障害者の悩み解決 顔が見えるマスク
長引くコロナ禍で、コミュニケーションに不便を感じる障害者を支えるため、新たな製品やサービスが生まれています。
■80%顔が見える 曇り止め加工も
ヘルスケア製品大手のユニ・チャームが、口元や表情が見えるマスクを発売しました。このマスクは、中央部分に曇り止めの加工を施した透明フィルムが使われているため、着用しても顔の80%が見えます。飛まつの漏れを防ぐため、フィルムの周りの布部分が顔にフィットするよう、設計を工夫したということです。
■切実な声 実体験から生まれたマスク
開発のきっかけは、ユニ・チャームで働く聴覚や言語に障害のある社員の実体験。
新型コロナウイルスの感染が拡大してマスクをすることが習慣化して以降、この社員は、口元が見えるマスクを自作して会議の参加者に配っていました。通常のマスクでは、話している人の口元や表情を読み取ることができず、コミュニケーションに不便を感じていたからだといいます。しかし、自作のマスクでは飛まつの閉じ込めに不安が。また、中が曇って結局、口元が見えなくなってしまうなどの問題がありました。

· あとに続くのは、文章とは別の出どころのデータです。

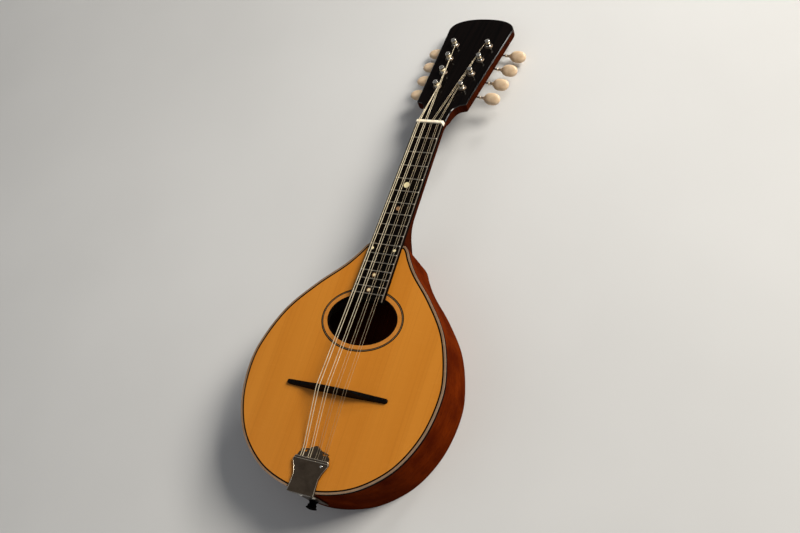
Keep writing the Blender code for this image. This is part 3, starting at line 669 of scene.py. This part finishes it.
def make_body():
    """Soundboard, cream corner strip, the dark lines beside it, bent side and back."""
    top = BODY_DEPTH
    line_top = top - BINDING_DEPTH
    side_top = line_top - SIDE_LINE_DEPTH
    outline, inside = body_outline(), body_outline(BINDING_WIDTH)
    purfling = [body_outline(BINDING_WIDTH - HAIR), body_outline(BINDING_WIDTH + PURFLING_WIDTH)]
    pieces = (
        ("spruce_top", [inside, ellipse(HOLE_CENTRE, *HOLE_HALF)], top - PLATE, top, SPRUCE,
         0.5 * MM, "spruce", "soundboard"),
        ("corner_binding", [outline, inside], line_top, top + HAIR, BINDING, 0.45 * MM,
         "binding", "top_binding"),
        ("edge_purfling", purfling, top - PURFLING_DEPTH, top + HAIR / 2, DARK_LINE, 0.0, "ebony"),
        ("side_line", [outline, inside], side_top, line_top, DARK_LINE, 0.0, "ebony"),
        ("bent_side", [outline, body_outline(RIM_THICKNESS)], PLATE, side_top, RIM_WOOD, 0.0,
         "mahogany", "rim"),
        ("mahogany_back", [outline], 0.0, PLATE, BACK_WOOD, 0.8 * MM, "mahogany", "back_plate"),
    )
    for name, loops, low, high, coat, edge, slot, *nodes in pieces:
        item = plate(name, loops, low, high, coat, edge)
        if coat is RIM_WOOD:
            grain_along(item, outline)
        settle(item, "instrument", slot, *nodes)


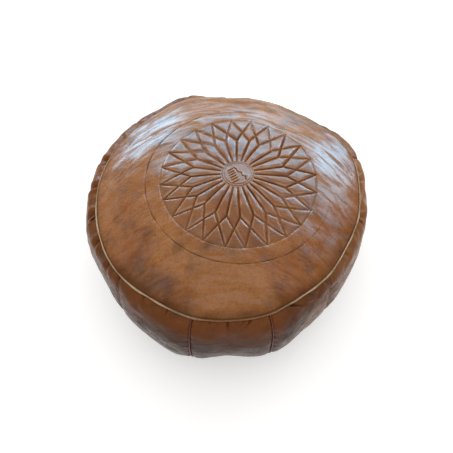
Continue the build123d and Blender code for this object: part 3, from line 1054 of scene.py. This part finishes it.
def top_surface(level, sizes):
    """Outside of the top: its points, and what its finish reads at each of them."""
    turn = turn_of(level)
    radius = np.linalg.norm(level, axis=-1)
    share = dome_share(radius, turn, sizes)
    height = dome_height(np.minimum(share, 1.0), sizes)
    move, groove, lip, stipple, petal = tooling(level - ROSETTE_CENTRE, sizes)
    edge = sizes.rim_radius * rim_share(turn) - radius
    plain = np.concatenate([level, height[:, None]], -1)
    middle = ramp(edge, 0.03)
    height = height + move + 0.0016 * lumps(plain, 0.075, 5) * middle
    height = height + 0.0004 * lumps(plain, 0.022, 8) * middle
    ripple = fading(edge, 0.018) * ramp(edge, 0.002)
    height = height + 0.0012 * ripple * lumps(plain, 0.024, 9)
    # Painted shade in the tooled lines, and a painted shadow along the top's edge at the seam
    crease_shade = np.maximum(groove, 0.95 * fading(edge, 0.0032))
    # Painted shade in a band inside the rim, strongest at the front
    front = np.clip(0.2 + np.cos(turn * EVEN_TURN), 0, 1) * (0.85 + 0.15 * lumps(level, 0.03, 15))
    crease_shade = np.maximum(crease_shade, 0.62 * front * bell(edge, 0.016))
    points = np.concatenate([AXIS + level, height[:, None]], -1)
    return points, {"crease_shade": crease_shade, "lip_wear_and_highlight": lip, "stipple": stipple, "petal": petal}


def top_underside(rim, sizes):
    """Rings that turn the rim under and line the top, ending in its middle."""
    ways = (rim[:, :2] - AXIS) / np.linalg.norm(rim[:, :2] - AXIS, axis=-1, keepdims=True)
    under = sizes.seam_height + sizes.welt / 2
    rings = []
    for inward, drop in ((0.0003, 0.0007), (0.0010, 0.0015), (0.0022, 0.0021)):
        ring = rim.copy()
        ring[:, :2] -= ways * inward
        ring[:, 2] = under + sizes.leather - drop
        rings.append(ring)
    coarse, ways = rim[::4], ways[::4]
    reach = np.linalg.norm(coarse[:, :2] - AXIS, axis=-1)
    for share in (1.0, 0.97, 0.92, 0.84, 0.72, 0.56, 0.38, 0.2, 0.06):
        ring = np.empty_like(coarse)
        ring[:, :2] = AXIS + ways * ((reach - LINING_GAP) * share)[:, None]
        ring[:, 2] = dome_height(share, sizes) - sizes.leather
        rings.append(ring)
    rings.append(np.array([[*AXIS, dome_height(0.0, sizes) - sizes.leather]]))
    return rings


class POUF_OT_top(bpy.types.Operator):
    """Domed top with the tooled rosette"""

    bl_idname = "pouf.top"
    bl_label = "Tooled top"

    def execute(self, context):
        sizes = context.scene.pouf_sizes
        rings = top_rings(sizes)
        points, layers = top_surface(np.concatenate(rings), sizes)
        outside = np.split(points, np.cumsum([len(ring) for ring in rings])[:-1])
        underside = top_underside(outside[-1], sizes)
        unseen = sum(len(ring) for ring in underside)
        # The underside gets half the painted shade and none of the other marks
        for label, values in layers.items():
            layers[label] = np.concatenate([values, np.full(unseen, 0.5 if label == "crease_shade" else 0.0)])
        made = turned("top_leather", outside + underside, finish("top_leather"), layers)
        declare(made, "tan_leather", "top_panel", fill=0.9)
        return {"FINISHED"}


# Sides


def side_height(down, sizes):
    """Height of a point a share of the way down the sides."""
    top = sizes.seam_height - sizes.welt / 2
    foot = sizes.base_seam_height + sizes.welt / 2
    return top - (top - foot) * down


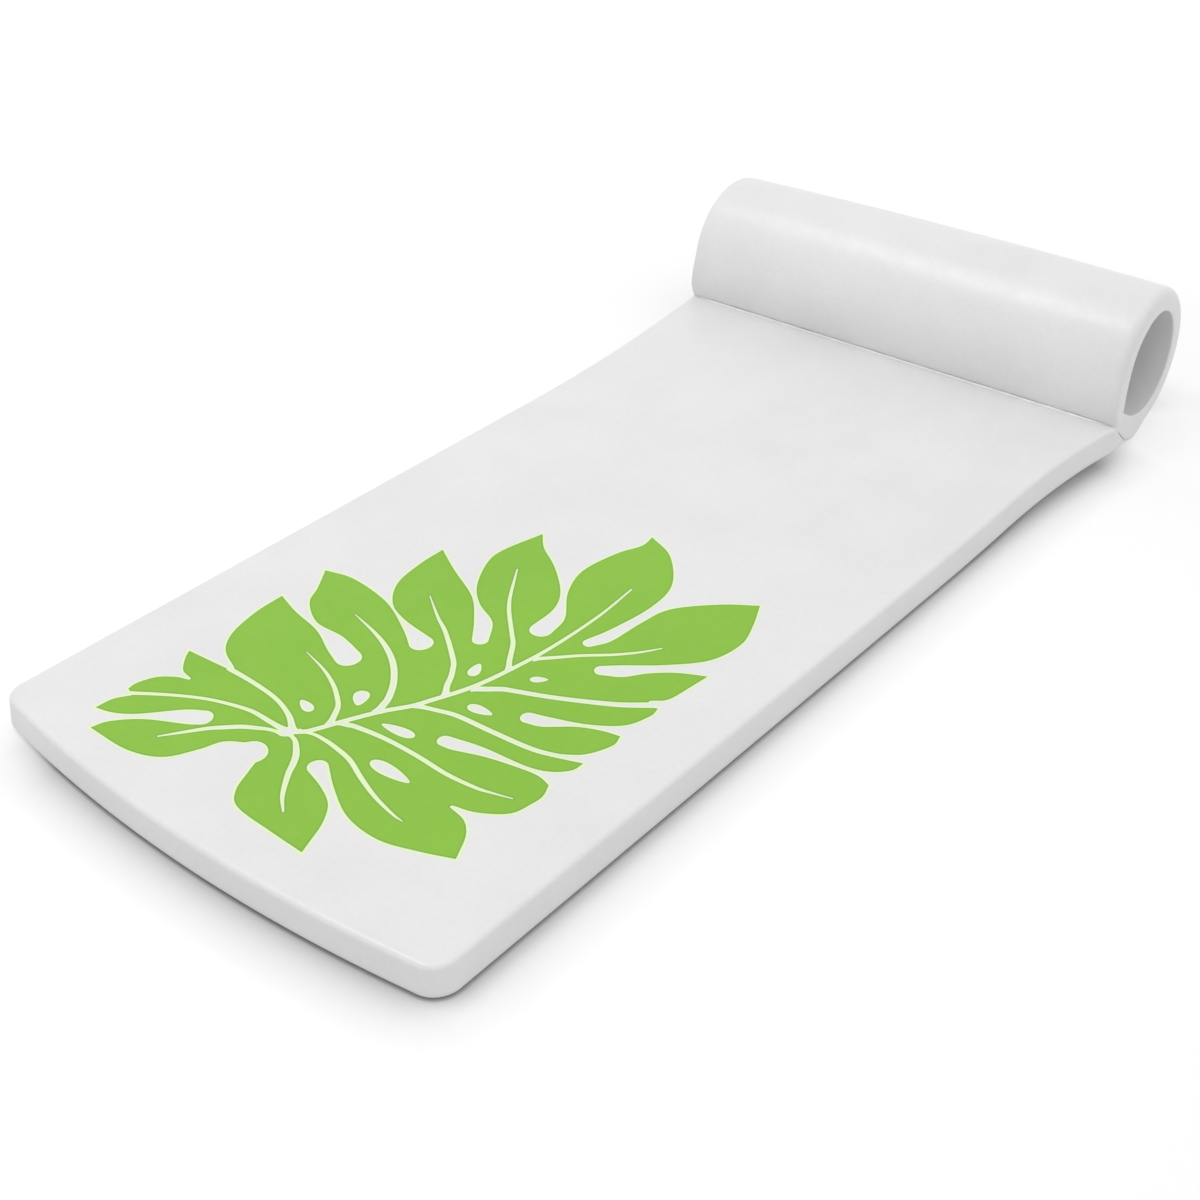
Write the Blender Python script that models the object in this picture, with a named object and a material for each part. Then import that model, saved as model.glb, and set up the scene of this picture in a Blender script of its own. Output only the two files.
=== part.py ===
"""Foam pool float: a flat foam mat with a hollow foam roll pillow glued across its head end.

The mat lies on the floor, +Y runs from the foot to the head and +Z is up. The origin is on the floor
under the middle of the float.
"""
import math

import bmesh
import bpy
from mathutils import Vector

# Mat
LENGTH = 1.513
MAT_THICKNESS = 0.039
FOOT_WIDTH = 0.644
HEAD_WIDTH = 0.676           # without the flare beside the pillow
FLARE_LENGTH = 0.26
FOOT_BOW = 0.0273            # how far the middle of the foot edge stands out past its corners
FOOT_BOW_FADE = 0.30
CORNER_RADIUS = 0.026
SIDE_LEAN = 0.004            # the sides lean in by this much from their foot to the deck
DECK_EDGE_RADIUS = 0.005
UNDER_EDGE_RADIUS = 0.008
HEAD_RISE = 0.0117           # lift of the mat where it meets the pillow
RISE_LENGTH = 0.372
RISE_END = 0.039             # level stretch between the lift and the pillow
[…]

この切実な声を受けユニ・チャームでは、メーカーとしての強みだった立体マスクなどの製造技術を生かし、このマスクを開発したということです。
「顔がみえマスク」は1枚1480円(税込み)。
オンラインショップで予約販売を始めたところ、その日のうちに初回分の3000枚が売り切れました。コミュニケーションの中で表情を見せることが相手の安心につながるとして、教育や介護の現場などで使いたいというニーズも多かったということです。ユニ・チャームでは、次回の販売も調整中だとしています。
■コロナ禍で広がる 障害者を支える取り組み
コロナがきっかけで始まった障害者に向けたサービスは他にもあります。
「デジタル障害者手帳」といったアプリ開発などを手がける「ミライロ」が去年4月に始めたのは、「遠隔手話通訳サービス」です。これは、聴覚や言語に障害がある人がオンライン会議を行うときにサポートするサービス。依頼を受けたオンライン会議にスタッフが参加して、手話を代行したり、チャットに文字を打ったりして同時通訳を行います。
開始から1年で、120回ほど利用があったというこのサービス。最近は、採用面接や新入社員の研修などに導入する企業も増えてきているということです。
ミライロの担当者は「障害のある人が情報を入手するために必要なサポートを行うことは、企業や大学などでも当たり前になってきている」と話しています。